Monday, July 27, 2009
Today is a good day.
When drug user's go to AA meetings they tell them to take it one day at a time, that is so true. Drug user's can go for days sometimes months not wanting a taste of their drug. They call them good days. It is for them. The ones who fight them and see what they do to themselves and other's it's never a good day. We still have to deal with it. It use to piss me off when he would come home from a benge and tell me he was sorry and I had to act like it was OK. In reality I wanted to scream " Do not see what this is doing to me!" At times I wanted to leave sooo bad but I knew that I had no where to go and I was pregnant for his child. I truly loved him. I knew what his soul was like and I just had to get him to see it. He didn't find it for himself till Dec. 24Th 2008. He was baptized and has done so good lately. I will write more later and again if there is any one out there who needs to talk. Let me know. I can only tell you how I got through it and maybe it can help you to. Let me say this though Al non is a great program and if you have a chance to go to one of their meetings then go. They can help you so much. Just that sometimes we need some ONE to understand and listen and I can do that.
Wednesday, July 8, 2009
I am going to talk about the effects Now
My husband is 44 yrs old and he is now dealing with the effects of using for so long. He has back problems,he has lost his hearing do to fluid that has built up over the years. Because he has messed up his sinuses. He has a hole in his nose from doing cocaine. At night he will wake up choking because he can't breath. He has abused his body so bad that now he is feel the after affects of the drugs. He is now off the cocaine but is now hooked on pills. Hell who isn't anymore I take them myself. Even though they were given to me by a doctor to start with I still became addicted to them. I was never the addict I was always the one saving the addicts and now here I am one myself. So you see drugs do not care who you are. And drugs are not the bad ones in this it is us.
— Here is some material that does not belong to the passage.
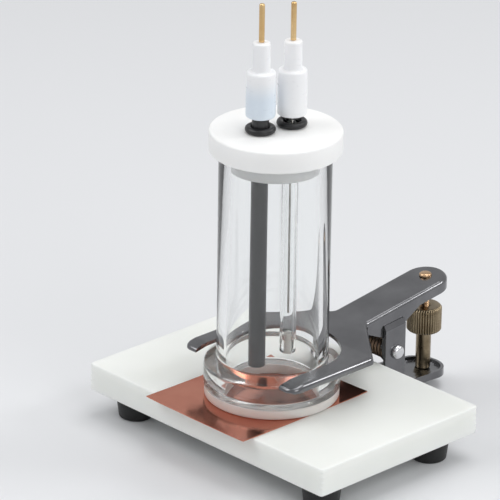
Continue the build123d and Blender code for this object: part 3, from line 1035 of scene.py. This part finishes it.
@dataclass
class Clamp(Assembly):
    """Spring clamp with its pivot pin, torsion spring, stud and thumb nut.

    Args:
        ease: width of the arms' eased edges.
        head: height of the nut's head.
        bevel: size of the bevels under the head and round its hole.
        dome: size of the rounding over the head.
        sleeve: radius of the nut's sleeve.
        hole: depth to which the nut's hole is open.
        grooves: number of knurl grooves round the nut's head.
        groove_depth: depth of a groove.
        groove_from: how far inside the rim the grooves start.
        groove_fade: width over which they reach their depth.
        shaft: radius of the stud.
        gap: between the stud and the nut's hole.
        rivet: radius of the stud's riveted end.
        rivet_flat: radius of the flat on it.
        rivet_height: its height with the part inside the handle.
        rivet_edge: height of the part inside the handle.
        thread_pitch: pitch of the stud's thread.
        thread_depth: depth of the thread.
        thread_fade: height over which the thread and the stud's point come in.
        plain: length without a thread under the riveted end.
        point: radius of the stud's point, as a share of its own.
    """

    ease: float = 0.3
    head: float = 9.9
    bevel: float = 0.6
    dome: float = 0.8
    sleeve: float = 2.8
    hole: float = 3.0
    grooves: int = 40
    groove_depth: float = 0.34
    groove_from: float = 0.9
    groove_fade: float = 0.5
    shaft: float = 1.8
    gap: float = 0.1
    rivet: float = 2.35
    rivet_flat: float = 0.6
    rivet_height: float = 1.2
    rivet_edge: float = 0.3
    thread_pitch: float = 0.7
    thread_depth: float = 0.3
    thread_fade: float = 0.6
    plain: float = 2.0
    point: float = 0.3

    def nut(self) -> bpy.types.Object:
        """The thumb nut: a turned profile whose head is grooved.

        On the head the radius loses a groove's depth times the square of half of 1 + cos of the
        groove count times the angle.
        """
        bottom, top = levels("thumb_nut")
        wide = radius_of("thumb_nut")
        under = top - self.head
        bore = self.shaft + self.gap
        corners = [
            Corner(0, bottom),
            Corner(self.sleeve, bottom, 0.3),
            Corner(self.sleeve, under, 0.1),
            Corner(wide - self.bevel, under, 0.1),
            Corner(wide, under + self.bevel, 0.2),
            Corner(wide, top - self.dome, 0.5),
            Corner(wide - self.dome, top, 0.5),
            Corner(bore + self.bevel, top, 0.1),
            Corner(bore, top - self.bevel, 0.1),
            Corner(bore, top - self.hole),
            Corner(0, top - self.hole),
        ]
        profile = rounded(corners, False, 6)
        angle = full_turn(self.grooves * 10)
        radius, height = profile[:, :1], profile[:, 1:]
        on_head = np.clip((radius - wide + self.groove_from) / self.groove_fade, 0, 1)
        on_head = on_head * (height > under - 0.01)
        groove = ((1 + np.cos(angle * self.grooves)) / 2) ** 2
        cut = radius - self.groove_depth * on_head * groove
        return surface("nut", around("thumb_nut", cut, height, angle), False, 40.0)

    def stud(self) -> bpy.types.Object:
        """The stud: a threaded rod whose radius follows the cosine of its height in turns less the angle.

        Its upper end swells into the riveted head over the handle: radius and height go with
        the cosine, to the power 0.6, and the sine of a quarter turn.
        """
        bottom, top = levels("clamp_stud")
        head_bottom = top - self.rivet_height
        rows = np.concatenate([np.linspace(bottom, head_bottom, 260), [head_bottom]])[:, None]
        angle = full_turn(48)
        wave = (1 + np.cos(2 * math.pi * (rows / self.thread_pitch) - angle)) / 2
        threaded = np.clip((head_bottom - self.plain - rows) / self.thread_fade, 0, 1)
        ends = np.clip((rows - bottom) / self.thread_fade, self.point, 1)
        radius = self.shaft * ends - self.thread_depth * (1 - wave) * threaded
        dome = np.linspace(0, math.pi / 2, 9)[:, None]
        crown = self.rivet_flat + (self.rivet - self.rivet_flat) * np.cos(dome) ** 0.6
        rise = self.rivet_edge + (self.rivet_height - self.rivet_edge) * np.sin(dome)
        head = np.repeat(crown, angle.size, axis=1)
        pole = np.zeros((1, angle.size))
        radius = np.concatenate([pole, radius, head[:1], head, pole])
        level = head_bottom + rise
        level = np.concatenate([rows[:1], rows, level[:1] - self.rivet_edge, level, level[-1:]])
        return surface("stud_thread", around("clamp_stud", radius, level, angle), False, 40.0)

    def build(self) -> None:
        """Build and fit the clamp."""
        steel = Metal(
            "clamp_steel", linear(124, 124, 126), linear(106, 106, 108),
            rough=0.17, vary=0.09, grain=Grain.EVEN, depth=0.002, stain=70.0,
        ).material()
        brass = Metal(
            "aged_brass", linear(162, 147, 122), linear(122, 108, 86),
            rough=0.24, vary=0.14, grain=Grain.TURNED, depth=0.004, stain=160.0,
        )
        bare = Metal(
            "bare_brass", linear(204, 172, 138), linear(176, 142, 108),
            rough=0.2, vary=0.14, grain=Grain.TURNED, depth=0.004, stain=220.0,
        )
        bright = Metal(
            "bright_steel", linear(222, 222, 224), linear(200, 200, 202),
            rough=0.1, vary=0.1, grain=Grain.EVEN, depth=0.004,
        )
        spring = Metal(
            "spring_steel", linear(150, 128, 108), linear(112, 92, 74),
            rough=0.28, vary=0.15, grain=Grain.EVEN,
        )
        for node, body in (("clamp_upper_arm", "upper_arm"), ("clamp_lower_arm", "root")):
            self.shop.fit(dressed_copy(node, self.ease, 3), body, steel, node)
        self.shop.fit(dressed_copy("pivot_pin"), "root", bright.material(), "pivot_pin")
        self.shop.fit(self.stud(), "upper_arm", bare.material(), "clamp_stud")
        self.shop.fit(self.nut(), "thumb_nut", brass.material(), "thumb_nut")
        coil = dressed_copy("torsion_spring")
        coil.data.materials.append(spring.material())
        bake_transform(coil)
        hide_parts("torsion_spring")
        log.info("%s bends between root and upper_arm", coil.name)


@dataclass(frozen=True)
class Lamp:
    """Square soft box that faces the cell.

    Args:
        name: the lamp's name.
        place: its place, in metres.
        size: its side, in metres.
        power: its power, in watts.
        aim: height of the point that it faces over the frame's origin, in metres.
    """

    name: str
    place: Triple
    size: float
    power: float
    aim: float = 0.08

    def hang(self) -> None:
        """Hang the lamp and turn it to the cell."""
        data = bpy.data.lights.new(self.name, "AREA")
        data.size = self.size
        data.energy = self.power
        lamp = bpy.data.objects.new(self.name, data)
        lamp.location = self.place
        facing = Vector((0, 0, self.aim)) - Vector(self.place)
        lamp.rotation_euler = facing.to_track_quat("-Z", "Y").to_euler()
        bpy.context.scene.collection.objects.link(lamp)


@dataclass
class Studio:
    """Floor, lights and the photograph's camera.

    Args:
        azimuth: the camera's bearing in degrees, 0 looking along +Y.
        elevation: the camera's height in degrees.
        roll: the camera's turn about its own axis in degrees.
        distance: from the camera to the aim.
        focal: focal length in pixels of the photograph.
        aim_height: aim above the board on the cell's axis.
        aim_right: the aim's shift to the right.
        aim_up: the aim's shift up.
        floor_radius: radius of the floor, in metres.
        ambient: strength of the light from all round.
        backdrop: strength of the backdrop that the camera, metal and glass see.
        near: where the floor starts to melt into the backdrop, in metres.
        far: where it has melted, in metres.
        pale: linear colour of floor and backdrop.
        lamps: the soft boxes.
    """

    azimuth: float = 45.94
    elevation: float = 22.952
    roll: float = 0.817
    distance: float = 1440.9
    focal: float = 4071.6
    aim_height: float = 40.0
    aim_right: float = -8.285
    aim_up: float = 13.995
    floor_radius: float = 4.0
    ambient: float = 0.46
    backdrop: float = 0.85
    near: float = 0.3
    far: float = 1.3
    pale: Colour = linear(226, 227, 229)
    lamps: tuple[Lamp, ...] = (
        Lamp("key", (-0.6, -0.8, 1.1), 0.8, 6.5),
        Lamp("fill", (1.2, -0.2, 0.8), 0.8, 4.5),
        Lamp("top", (0.1, 0.3, 1.5), 1.0, 9),
        Lamp("rim", (0.75, 0.95, 0.85), 0.35, 3.5),
    )

    def camera(self) -> None:
        """Place the camera by its bearing, height, roll and distance from the aim."""
        bearing, height, roll = (math.radians(a) for a in (self.azimuth, self.elevation, self.roll))
        flat = math.cos(height)
        back = Vector((math.sin(bearing) * flat, -math.cos(bearing) * flat, math.sin(height)))
        level = Vector((math.cos(bearing), math.sin(bearing), 0))
        rise = back.cross(level)
        right = math.cos(roll) * level + math.sin(roll) * rise
        up = math.cos(roll) * rise - math.sin(roll) * level
        x, y = centre_of("glass_cell")
        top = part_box("base_board")[1][2]
        aim = Vector((x, y, top + self.aim_height * MM))
        aim += right * self.aim_right * MM + up * self.aim_up * MM
        data = bpy.data.cameras.new("camera")
        data.sensor_width = SENSOR_WIDTH
        data.lens = self.focal / PHOTO_WIDTH * SENSOR_WIDTH
        data.clip_start, data.clip_end = 0.01, 50
        camera = bpy.data.objects.new("camera", data)
        turn = Matrix((right, up, back)).transposed().to_4x4()
        camera.matrix_world = Matrix.Translation(aim + back * self.distance * MM) @ turn
        bpy.context.scene.collection.objects.link(camera)
        bpy.context.scene.camera = camera

    def floor(self) -> None:
        """Lay a wide pale floor: a disc at the level of the feet.

        Camera and mirror rays see it melt into the backdrop as the distance from the frame's
        origin grows from near to far. All other rays meet a plain matt floor.
        """
        angle = full_turn(64)
        rim = np.stack([np.cos(angle), np.sin(angle), np.zeros_like(angle)], -1) * self.floor_radius
        mesh = bpy.data.meshes.new("floor")
        mesh.from_pydata(rim.tolist(), [], [list(range(angle.size))])
        floor = bpy.data.objects.new("floor", mesh)
        graph = Graph("floor_pale")
        graph.set(Base_Color=(*self.pale, 1), Roughness=0.6)
        away = graph.nodes.new("ShaderNodeVectorMath")
        away.operation = "LENGTH"
        graph.links.new(graph.place, away.inputs[0])
        fade = graph.ramp(away.outputs["Value"], (self.near, self.far), smooth=True)
        path = graph.nodes.new("ShaderNodeLightPath")
        seen = graph.calculate("MAXIMUM", path.outputs["Is Camera Ray"], path.outputs["Is Glossy Ray"])
        glow = graph.nodes.new("ShaderNodeEmission")
        glow.inputs["Color"].default_value = (*self.pale, 1)
        glow.inputs["Strength"].default_value = self.backdrop
        blend = graph.nodes.new("ShaderNodeMixShader")
        graph.links.new(graph.calculate("MULTIPLY", fade, seen), blend.inputs["Fac"])
        graph.links.new(graph.shader.outputs["BSDF"], blend.inputs[1])
        graph.links.new(glow.outputs["Emission"], blend.inputs[2])
        graph.links.new(blend.outputs["Shader"], graph.nodes["Material Output"].inputs["Surface"])
        mesh.materials.append(graph.material)
        bpy.context.scene.collection.objects.link(floor)

    def world(self) -> None:
        """Light the cell evenly from all round, and show camera, metal and glass a brighter backdrop."""
        world = bpy.data.worlds.new("studio")
        bpy.context.scene.world = world
        world.use_nodes = True
        nodes, links = world.node_tree.nodes, world.node_tree.links
        background = nodes["Background"]
        background.inputs["Color"].default_value = (*self.pale, 1)
        path = nodes.new("ShaderNodeLightPath")
        strength = nodes.new("ShaderNodeMapRange")
        strength.inputs["To Min"].default_value = self.backdrop
        strength.inputs["To Max"].default_value = self.ambient
        links.new(path.outputs["Is Diffuse Ray"], strength.inputs["Value"])
        links.new(strength.outputs["Result"], background.inputs["Strength"])

    def build(self) -> None:
        """Set up the view transform, camera, floor, lamps and world."""
        bpy.context.scene.view_settings.view_transform = "Standard"
        self.camera()
        self.floor()
        for lamp in self.lamps:
            lamp.hang()
        self.world()


def main() -> None:
    """Load the frame, dress every sub-assembly and set up the studio."""
    logging.basicConfig(level=logging.INFO, format="%(name)s: %(message)s")
    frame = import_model()
    shop = Workshop({part["node"]: part["material_slot"] for part in frame["record"]["subparts"]})
    marks = (300.0, 300.0, 900.0)
    # The milky handle's lower part takes a painted shade of the graphite rod inside it.
    milky = Plastic(
        "handle_milky", linear(247, 248, 250), linear(244, 246, 249),
        rough=0.3, skin=0.0004, marks=marks, glow=0.4,
        rod_shade=linear(222, 232, 242), rod_shade_top=levels("counter_handle")[0] + ROD_IN_HANDLE,
    )
    white = Plastic(
        "handle_white", linear(252, 252, 254), linear(249, 250, 252),
        rough=0.3, skin=0.0004, marks=marks, glow=0.4,
    )
    assemblies = [
        Board(shop),
        Sample(shop),
        Tube(shop),
        Lid(shop),
        Counter(shop, "counter", milky),
        Reference(shop, "reference", white),
        Clamp(shop),
    ]
    for assembly in assemblies:
        assembly.build()
    Studio().build()


if __name__ == "__main__":
    main()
The ones who have to have that extra something to get by. Drug addicts are never happy with just being high on life they have to go beyond that. What makes them that I don't know, maybe if we did it would be easier to stop using.We all want to feel better in some way. We may have a bowl of ice cream or a face lift, a shopping spree or let's pop another pill, snort another line or take another sip.What can it hurt right? That extra becomes the normal then you have to take more extra, then that becomes normal. Then before you know it you are an addict. After years of being an addict my husband is showing the sign of abuse and know I have another fight on my hands. I want him to live a long time but I am so scared that he has done to much damage. Even now he will come to me and talk me into letting him get alittle coke so he can get it out of his system. It is not like it use to be I will tell my self and it's only this once. So not only is he in a routine so am I. This has become my life as much as his. It is a roller coaster that has no brakes. I wonder if it will ever stop. And on the other hand I am scared for it to stop. If you have never been in this kind of situation then you don't know what I mean. If you are in this situation then you know exactly what I mean. I will leave you with my rumbling thought today because that is what I feel. I am in rumbles today and I needed to share. Thank You for listening.